Furthermore, for someone who genuinely believes in democracy and personal freedoms, it is quite strange not to have evoked the 1953 CIA coup against the democratic government of Prime Minister Mohammad Mossadegh; a coup that brought the despotic and misogynistic Mohammad Reza Pahlavi back to power. Is this calculated censorship? A lapse of judgement? Or an unconscious self-delusion?

The irony is that whichever way, by precluding it, Nafisi only makes us see, on every page of Reading Lolita in Tehran, this dark side of American foreign policy as one of the historical reasons behind what is happening to Iranian women today. By its absence from Nafisi's otherwise delightful book — that was published on the 50th anniversary of the coup — the shadow of this anti-democratic American intervention into Iran's domestic affairs jumps into the reader's mind.

It is also disturbing that Nafisi does not mention the repressive atmosphere of the Pahlavi era and the reality of life experienced by Iranian women under the Shah during the 1960's and 1970's. The author's silence on the tyranny of the Shah's regime is even more puzzling in light of her father's 4-year incarceration as mayor of Tehran.

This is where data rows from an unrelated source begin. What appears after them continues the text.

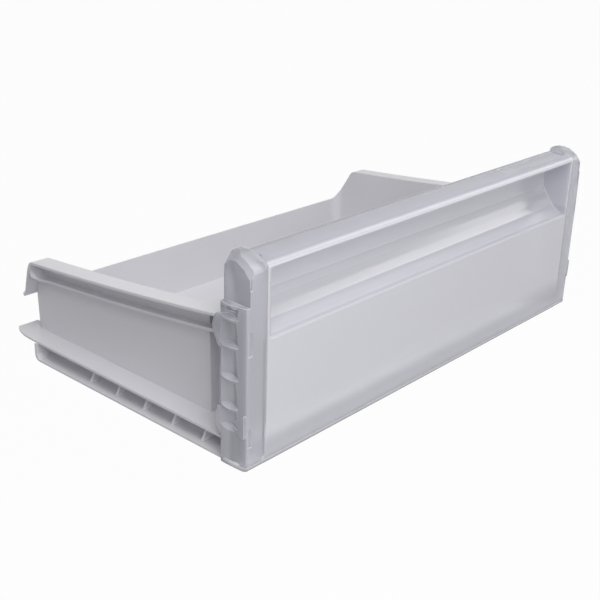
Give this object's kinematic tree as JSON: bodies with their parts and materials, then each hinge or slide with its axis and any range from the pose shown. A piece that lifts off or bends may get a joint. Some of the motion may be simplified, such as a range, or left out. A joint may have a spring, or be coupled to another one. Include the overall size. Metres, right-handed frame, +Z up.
{
  "type": "freezer drawer",
  "caption": "White moulded freezer drawer with a falling side rim, side sliding ledges and a clear front panel with a scooped handle.",
  "frame": {"origin": "centre of the bounding box seen from above, at the level the drawer stands on", "axes": "+X to the right seen from the front, +Y to the back so that the front panel faces -Y, +Z up"},
  "size_m": [0.4448, 0.284, 0.1543],
  "materials": {
    "white_plastic": "satin moulded polystyrene",
    "clear_plastic": "frosted clear moulded polystyrene"
  },
  "bodies": {
    "root": {"tub": "white_plastic", "front_panel": "clear_plastic"}
  },
  "joints": []
}
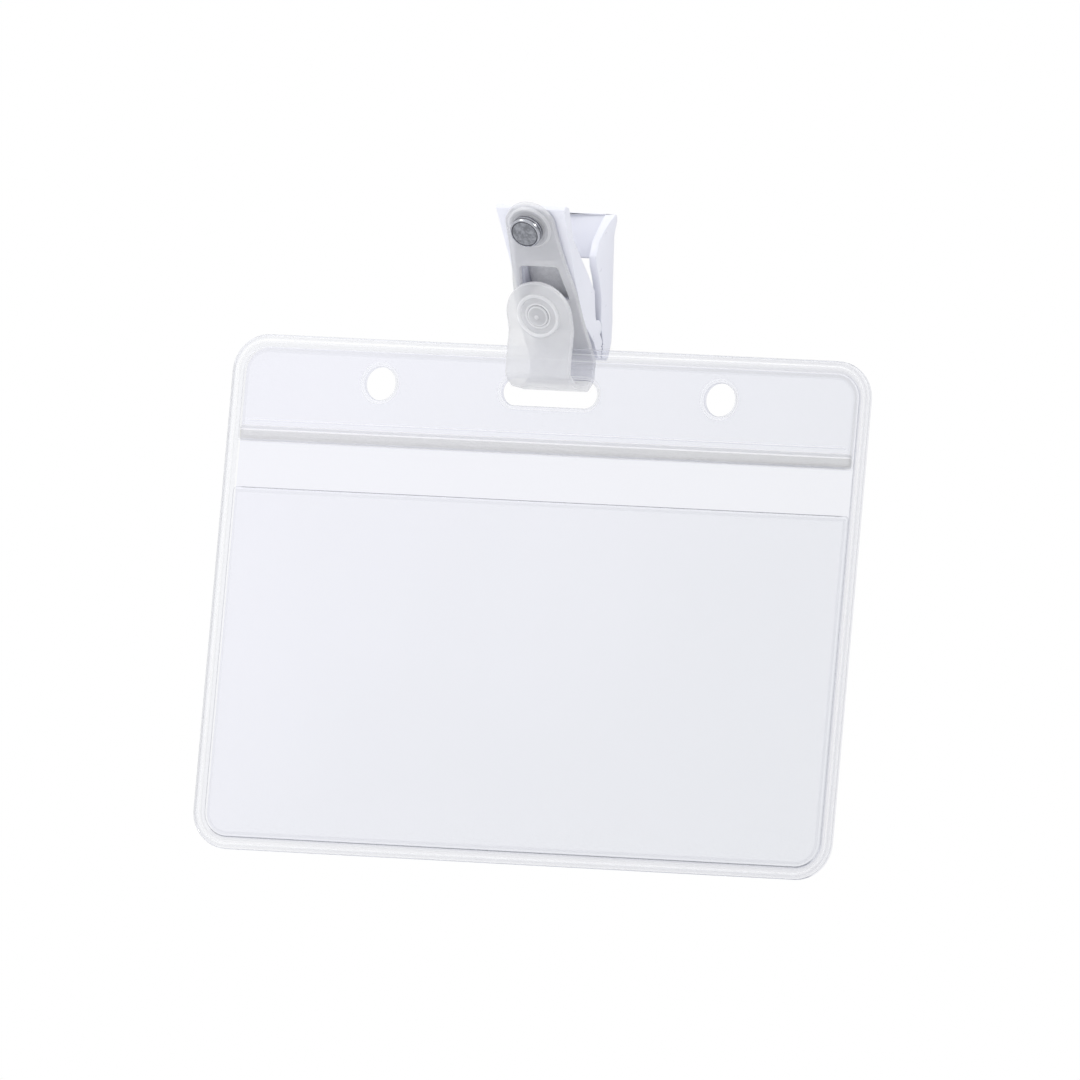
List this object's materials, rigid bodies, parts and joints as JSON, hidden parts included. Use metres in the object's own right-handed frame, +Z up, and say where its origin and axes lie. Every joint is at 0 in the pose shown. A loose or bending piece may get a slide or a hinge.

Nafisi speaks of her students as having had “both a real history and a fabricated one.” I have a problem with Nafisi's contention. Young women of my generation under the Shah's dictatorial regime, too, had both a real history and a fabricated one. We were defined by the Shah's regime as Aryan women and our personal histories were irrelevant.

We were defined also, like Nafisi and her students, by Iranian men. Nafisi's argument is truthful only when it is applied to all dictatorial regimes of Iran and to most Iranian men for the last three thousand years. Why is it that Nafisi gives us the impression that women's lives in Iran have been confiscated for the first time and exclusively by the Islamic regime? I truly wonder.

All I can say is that Reading Lolita in Tehran is a witty source of intellectual stimulation and insightful learning about life under the Islamic Republic of Iran — not only for what it portrays poignantly but also for what it leaves out so surprisingly.